» **Work instructions**
Print verbatim the opening line of the material and every subsequent line through the one containing "order = np.random.default_rng(int(seed))".
>>
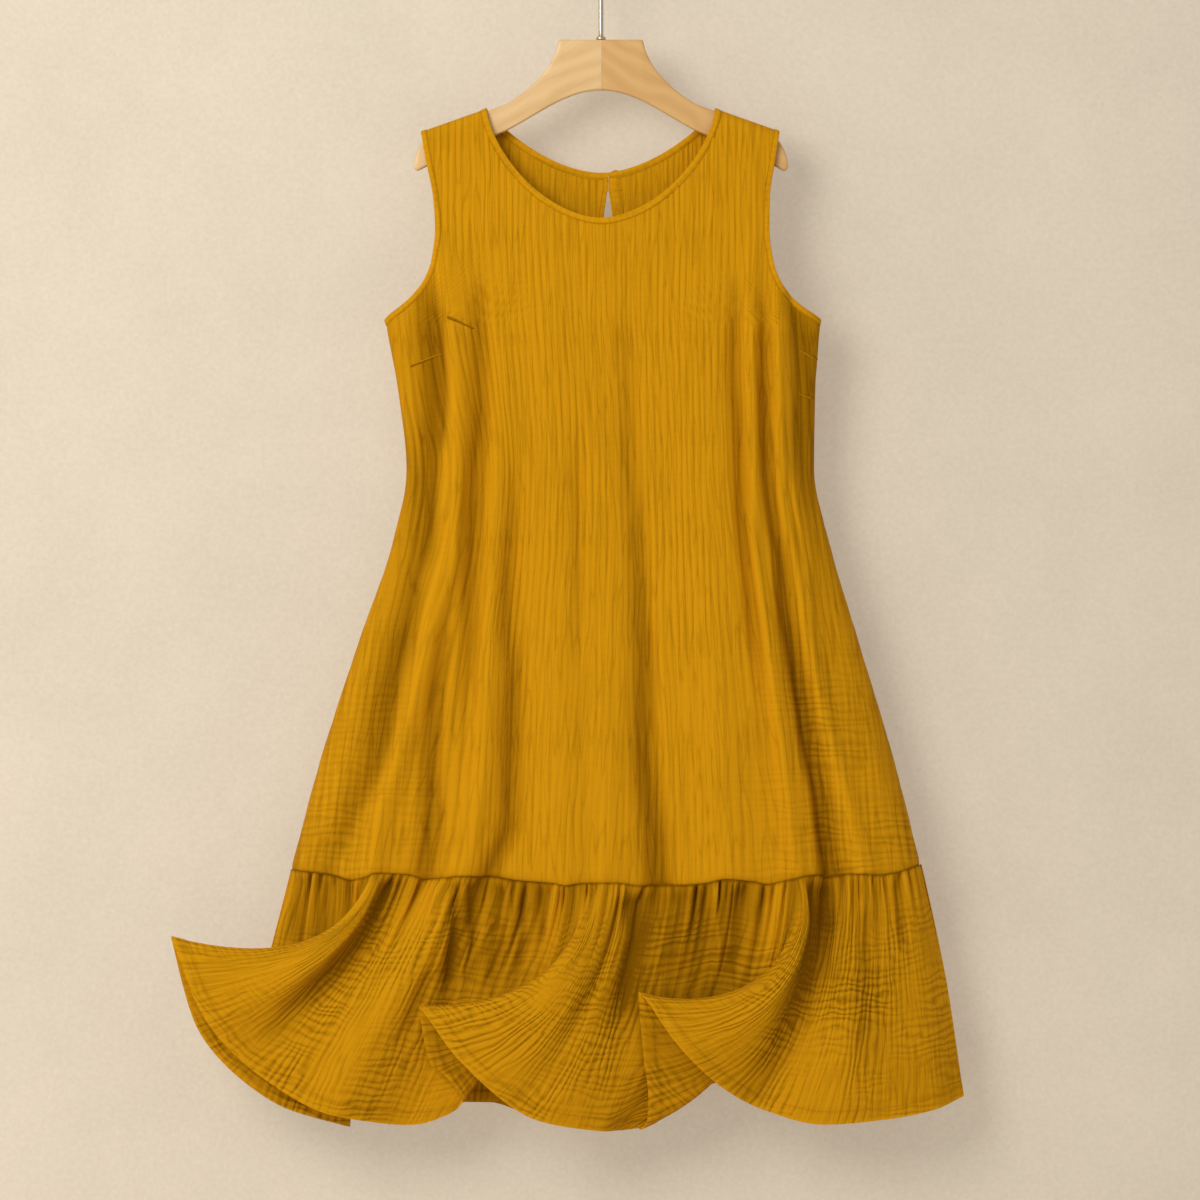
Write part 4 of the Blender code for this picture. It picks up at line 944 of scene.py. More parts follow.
def gatherRelief(seamX, v, pitch, seed):
    # Pleats under the seam: a cosine of the place along the seam with a wandering phase; it
    # rises in the first tenth of the fall and dies away, further down for some than others.
    # Narrow slits and short cuts of random depth, width and reach lie between them
    phase = seamX / pitch + 0.8 * noise(seamX / 27 + seed, 0.0, 0)
    phase = phase + 0.3 * noise(seamX / 9 + seed, 0.0, 1)
    wave = 1.0 - 1.9 * (0.5 - 0.5 * np.cos(2 * math.pi * phase)) ** 1.6
    reach = 0.30 + 0.20 * noise(seamX / 21 + seed, 3.0, 2)
    strength = 0.75 + 0.55 * noise(seamX / 15 + seed, 5.0, 3)
    fall = v[:, None]
    relief = gathers["height"] * strength * wave * np.exp(-((fall / reach) ** 1.7))
    order = np.random.default_rng(int(seed))

    def spots(end, step, shift):
        places = np.arange(-end, end, step * pitch)
        return places + order.uniform(-shift, shift, len(places)) * pitch

    places = spots(316.0, 0.62, 0.36)
    limits = ((0.25, 1.0), (0.75, 1.6), (0.07, 0.42))
    depths, widths, lengths = (order.uniform(low, high, len(places)) for low, high in limits)
    sizes = (gathers["slitDepth"] * depths, gathers["slits"] * widths, lengths)
    for place, depth, width, length in zip(places, *sizes):
        relief = relief - depth * bell(seamX - place, width) * bell(fall, length)
    places = spots(312.0, 0.47, 0.4)
    cuts = order.uniform(0.2, 1.0, (len(places), 3)) * gathers["cuts"]
    for place, (depth, width, length) in zip(places, cuts):
        relief = relief - 1.25 * depth * bell(seamX - place, width + 0.6) * bell(fall, length)
    return relief * (1.0 - np.exp(-fall / 0.014))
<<
» **The reply**
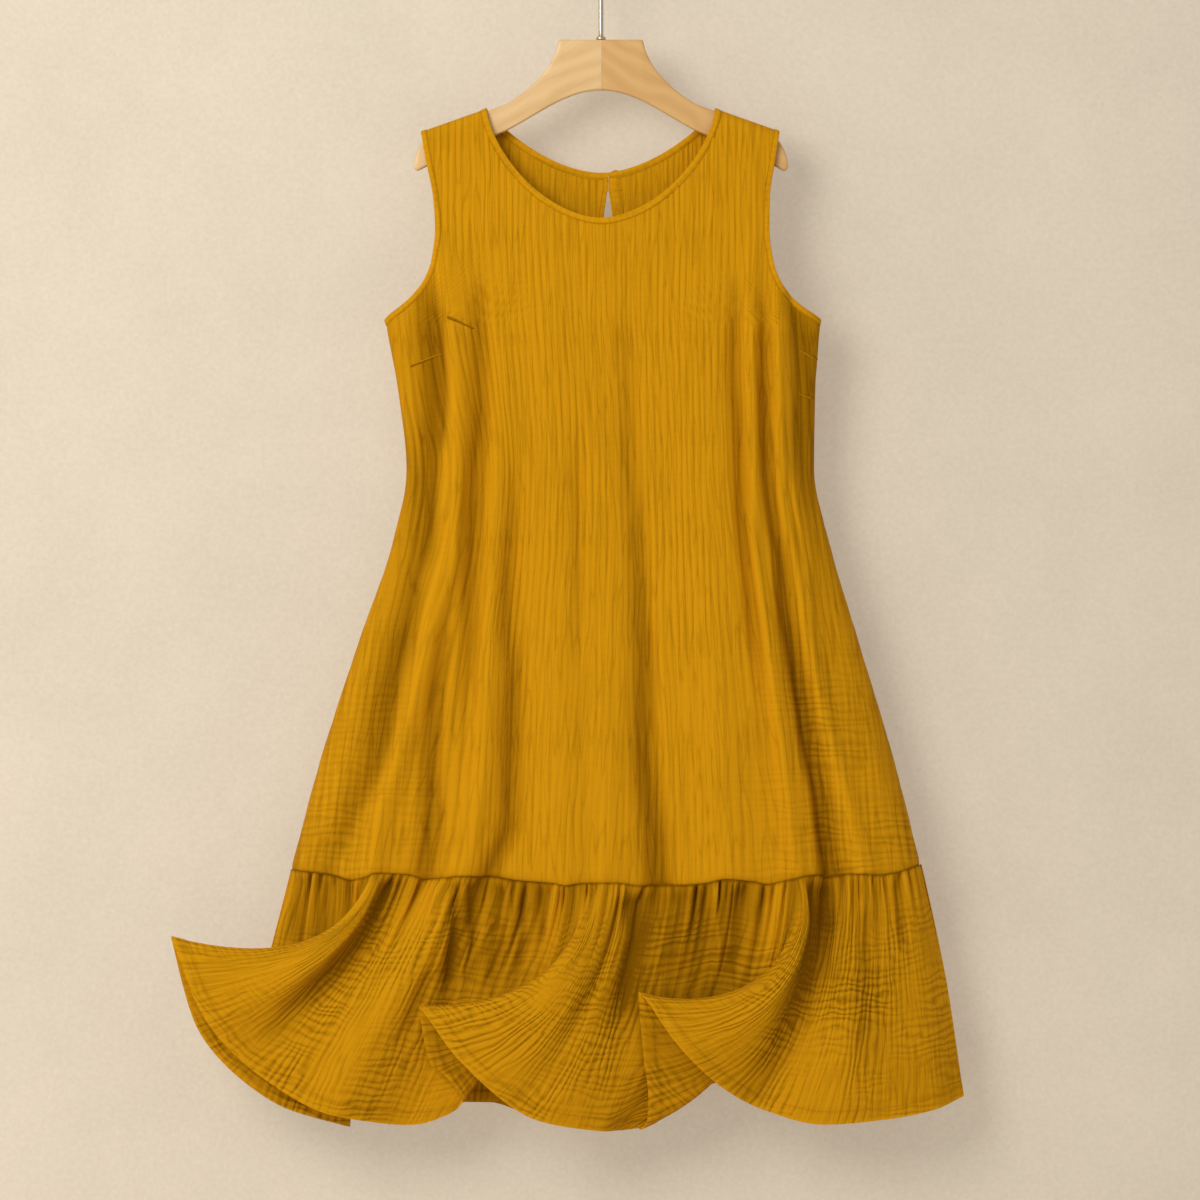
Write part 4 of the Blender code for this picture. It picks up at line 944 of scene.py. More parts follow.
def gatherRelief(seamX, v, pitch, seed):
    # Pleats under the seam: a cosine of the place along the seam with a wandering phase; it
    # rises in the first tenth of the fall and dies away, further down for some than others.
    # Narrow slits and short cuts of random depth, width and reach lie between them
    phase = seamX / pitch + 0.8 * noise(seamX / 27 + seed, 0.0, 0)
    phase = phase + 0.3 * noise(seamX / 9 + seed, 0.0, 1)
    wave = 1.0 - 1.9 * (0.5 - 0.5 * np.cos(2 * math.pi * phase)) ** 1.6
    reach = 0.30 + 0.20 * noise(seamX / 21 + seed, 3.0, 2)
    strength = 0.75 + 0.55 * noise(seamX / 15 + seed, 5.0, 3)
    fall = v[:, None]
    relief = gathers["height"] * strength * wave * np.exp(-((fall / reach) ** 1.7))
    order = np.random.default_rng(int(seed))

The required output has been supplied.